Pixel Buffer Object
What they are not
There are many misconceptions about what PBOs are. So this will explain what they are not.
PBOs are not connected to textures. They are only used to perform pixel transfers; the buffer objects used in this process do not become connected to the texture in any way.
In standard pixel transfer operations, the pixel transfer functions are not permitted to return until the client-side memory is no longer in use. For uploading (pixel unpack), this means that, at a minimum, the OpenGL implementation must copy the memory into an internal buffer in order to do an asynchronous DMA transfer. For downloading (pixel pack), this is much worse, as the entire download operation must take place immediately. If the source of the download is still in use, like a render target, this forces a partial or full flush.
By allowing OpenGL to manage the memory used as the source or destination of pixel transfer operations, OpenGL is able to avoid explicit synchronization until the user accesses the buffer object. This means that the application can be doing other things while the driver is downloading or uploading pixel data. Fence sync objects can be used to ask whether the process is complete without stalling the CPU.
Every function that performs a pixel transfer operation can use buffer objects instead of client memory. Functions that perform an upload operation, a pixel unpack, will use the buffer object bound to the target
GL_PIXEL_UNPACK_BUFFER. Functions that perform a download operation, a pixel pack, will use the buffer object bound to the
These functions only use buffer objects if one is bound to that particular binding point when the function is called. If a buffer is bound, then the pointer value that those functions take is not a pointer, but an offset from the beginning of that buffer.
PBOs are primarily a performance optimization (though in the days before Transform Feedback, they were a way to rasterize data directly to a buffer object). In particular, PBOs are a way to improve asynchronous behavior between the application and OpenGL.
Therefore, the first thing that you need to do in order to properly take advantage of them is to actually have something to do while you are waiting for the transfer to complete. If you are downloading pixel data, and you map the buffer for reading immediately after calling glReadPixels, you aren't getting anything from PBOs.
There are two circumstances for PBOs: uploading and downloading. Both have different needs.
In general, uploads are a fire-and-forget operation. You hand OpenGL some pixel data to store in a texture, and that's the end of it. The benefits of PBOs in this case are less pronounced, as most OpenGL drivers optimize client-side pixel transfers by copying the data to internal memory anyway. Most of what you gain is the ability to load data directly into the PBO itself, which means that OpenGL won't need to copy it. You may even be able to stream data directly from disk into a mapped buffer.

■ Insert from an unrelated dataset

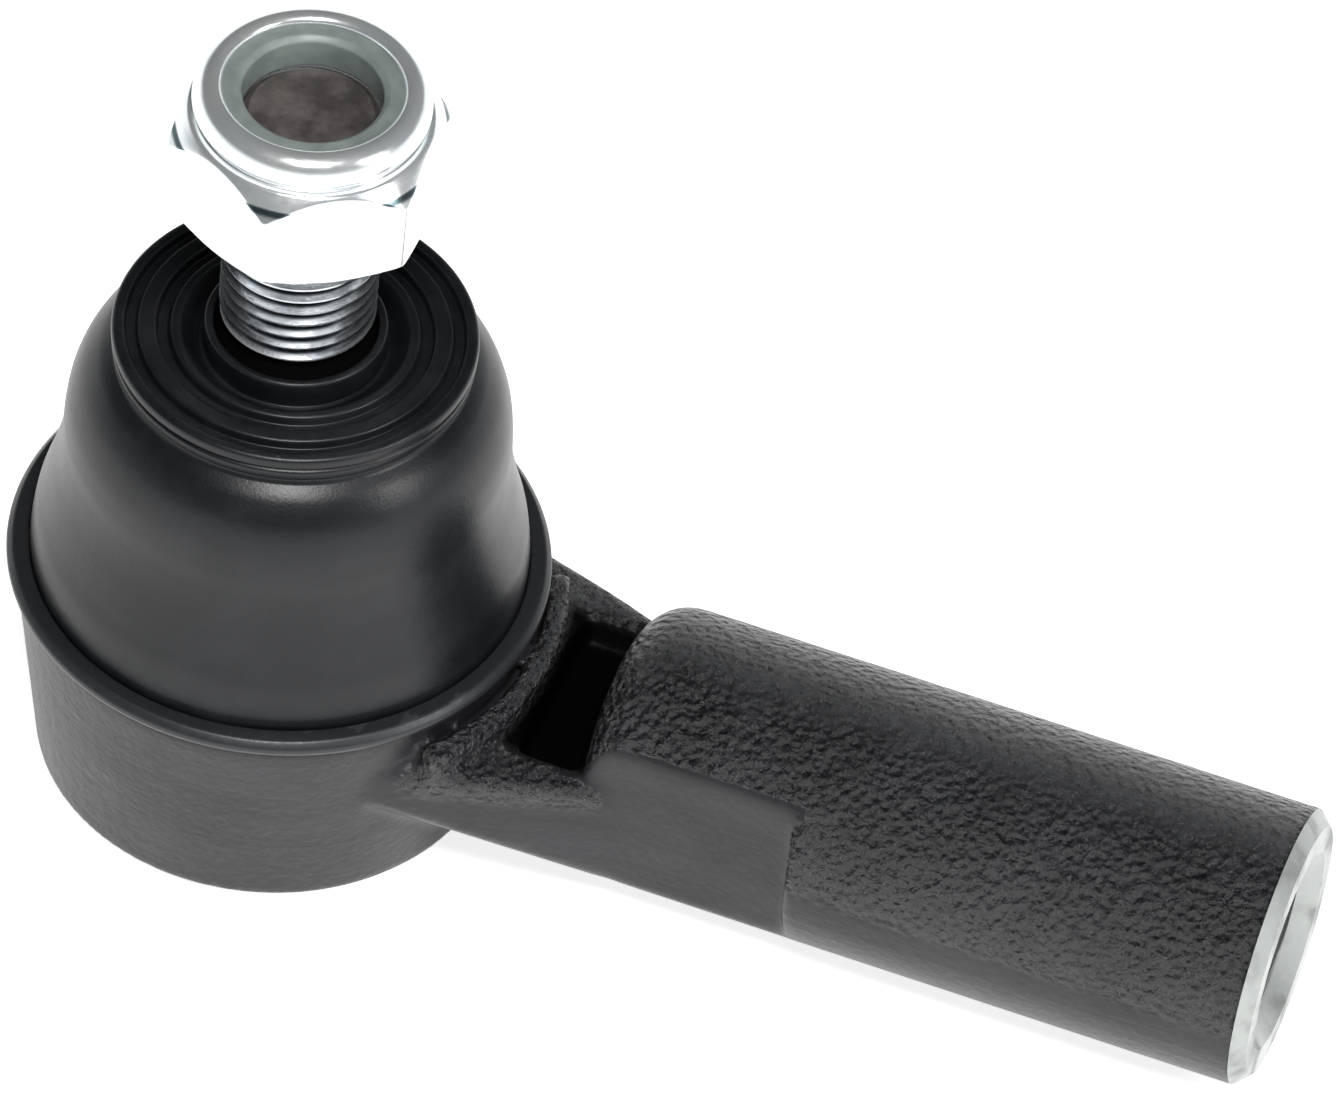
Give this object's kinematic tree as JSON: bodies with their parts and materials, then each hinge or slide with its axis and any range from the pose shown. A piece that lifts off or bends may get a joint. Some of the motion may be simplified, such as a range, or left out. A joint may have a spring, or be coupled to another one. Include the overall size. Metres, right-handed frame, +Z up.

There are two key things to do here. The first is proper formatting of the data, as discussed in the Pixel Transfer Best Practices article. Those tips work just fine as well for PBOs; indeed, they are even more vital here.
The second key is to make sure that you do not start overwriting a buffer before it has finished uploading. You can have multiple buffers that you switch between (but not one per texture). You can also employ some buffer object streaming techniques, as well as using sync objects to detect when a transfer is finished.
Also, remember that you can upload multiple mipmaps into a buffer and transfer all of them with a quick succession of transfer calls. You can do this for several textures at a time.
Of course, PBOs take up memory, so you can't have too many of them.
This is really where PBOs shine, performance-wise. The savings when using PBOs for downloads are substantial. Again, as long as you have something to do during that time.
OpenGL implementations are very asynchronous. In rendering-heavy cases, it may well be the case that at the point when the GPU is rendering one frame, you are already starting to send rendering commands for the next frame. This will happen even if you swapped buffers between them.
This is all well and good. The problem is that, if you start downloading a render target, then immediately clear that same buffer and start rendering to it again, you will introduce a pipeline stall. OpenGL will have to wait for the DMA from the buffer to finish before it can issue new rendering commands. That's not as bad as downloading without PBOs, but it isn't optimal.
Therefore, if you are going to read from the render target every frame, you may want to consider having two render targets and switching between them. Obviously, with resolutions being as large as they are these days, this will take up a lot of memory. It's something of a memory vs. performance tradeoff.
However, it is also likely that you will be able to render to other things anyway. For example, if you are doing some shadow mapping, you have to render to the shadow map, then use that to shadow objects in the actual scene. Well, while you're rendering to your shadow map, you're not rendering to that buffer you want to read from. So creating a second render target may not even be necessary. You can hide the DMA in the shadow render pass, as long as you don't modify the main render target once you start the pixel transfer.